Dengue Fever, Chikungunya Cases Spark Concern in Florida
the MPR take:
Forty-two cases of mosquito-borne disease (24 cases of dengue fever; 18 cases of chikungunya) have been reported in the state of Florida. Those affected had recently traveled to the Caribbean and South America, where officials believe they probably contracted the diseases. For patients affected with dengue virus the spectrum of illness can range from mild, non-specific febrile syndrome to classic dengue fever, to severe forms of the disease, dengue hemorrhagic fever and dengue shock syndrome. Early recognition of dengue infection and anticipatory treatment for those who develop dengue hemorrhagic fever and dengue shock syndrome is crucial. Chikungunya virus is often characterized by acute onset of fever and polyarthralgia.
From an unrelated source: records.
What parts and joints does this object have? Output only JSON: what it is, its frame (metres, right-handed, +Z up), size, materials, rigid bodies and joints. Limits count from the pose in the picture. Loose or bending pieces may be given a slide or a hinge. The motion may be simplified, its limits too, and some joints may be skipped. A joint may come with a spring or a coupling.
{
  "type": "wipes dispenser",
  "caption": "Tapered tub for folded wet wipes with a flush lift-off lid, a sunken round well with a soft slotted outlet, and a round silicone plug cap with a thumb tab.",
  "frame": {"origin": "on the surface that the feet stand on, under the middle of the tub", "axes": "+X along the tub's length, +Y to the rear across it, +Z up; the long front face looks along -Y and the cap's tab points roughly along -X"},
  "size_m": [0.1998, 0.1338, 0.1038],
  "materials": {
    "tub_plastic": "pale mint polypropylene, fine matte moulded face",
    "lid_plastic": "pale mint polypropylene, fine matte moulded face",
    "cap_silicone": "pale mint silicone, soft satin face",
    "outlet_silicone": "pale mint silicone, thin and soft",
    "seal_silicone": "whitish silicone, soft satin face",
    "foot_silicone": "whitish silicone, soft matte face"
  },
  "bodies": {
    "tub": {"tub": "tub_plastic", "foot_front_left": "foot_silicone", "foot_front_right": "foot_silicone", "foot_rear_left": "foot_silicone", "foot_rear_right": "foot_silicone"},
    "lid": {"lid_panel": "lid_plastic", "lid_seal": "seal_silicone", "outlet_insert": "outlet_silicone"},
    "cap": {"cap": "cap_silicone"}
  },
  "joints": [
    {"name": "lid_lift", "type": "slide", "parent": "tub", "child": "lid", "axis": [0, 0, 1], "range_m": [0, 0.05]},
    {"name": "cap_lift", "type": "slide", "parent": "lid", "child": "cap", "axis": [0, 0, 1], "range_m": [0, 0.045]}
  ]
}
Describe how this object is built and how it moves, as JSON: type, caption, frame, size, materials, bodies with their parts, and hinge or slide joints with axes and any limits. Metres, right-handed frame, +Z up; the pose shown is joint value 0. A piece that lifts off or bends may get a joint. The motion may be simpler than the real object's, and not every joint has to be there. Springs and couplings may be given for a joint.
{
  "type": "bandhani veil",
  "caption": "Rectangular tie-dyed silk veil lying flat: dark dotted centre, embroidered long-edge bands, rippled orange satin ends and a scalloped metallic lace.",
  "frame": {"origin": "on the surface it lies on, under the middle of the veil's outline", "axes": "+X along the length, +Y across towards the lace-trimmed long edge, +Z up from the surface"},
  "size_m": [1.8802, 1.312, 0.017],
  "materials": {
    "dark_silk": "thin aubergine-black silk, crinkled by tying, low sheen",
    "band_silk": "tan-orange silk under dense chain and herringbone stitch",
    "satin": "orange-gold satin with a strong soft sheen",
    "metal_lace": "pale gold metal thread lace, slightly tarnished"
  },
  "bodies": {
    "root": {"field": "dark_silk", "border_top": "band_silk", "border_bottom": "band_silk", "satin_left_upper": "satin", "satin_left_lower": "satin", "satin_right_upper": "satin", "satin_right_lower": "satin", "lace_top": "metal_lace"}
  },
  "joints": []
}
Other symptoms include headache, myalgia, arthritis, conjunctivitis, nausea, vomiting, and maculopapular rash. Lab findings may include lymphopenia, thrombocytopenia, elevated creatinine, and elevated liver enzymes. Acute symptoms usually resolve within 7–10 days.
After 42 Floridians came down with dangerous mosquito-borne diseases, state officials advised citizens on Wednesday to take steps to protect themselves against bug bites. The Florida Department of Health announced 24 confirmed cases of dengue fever as of last week, and 18 confirmed cases of chikungunya, both viruses that do not have vaccines to prevent.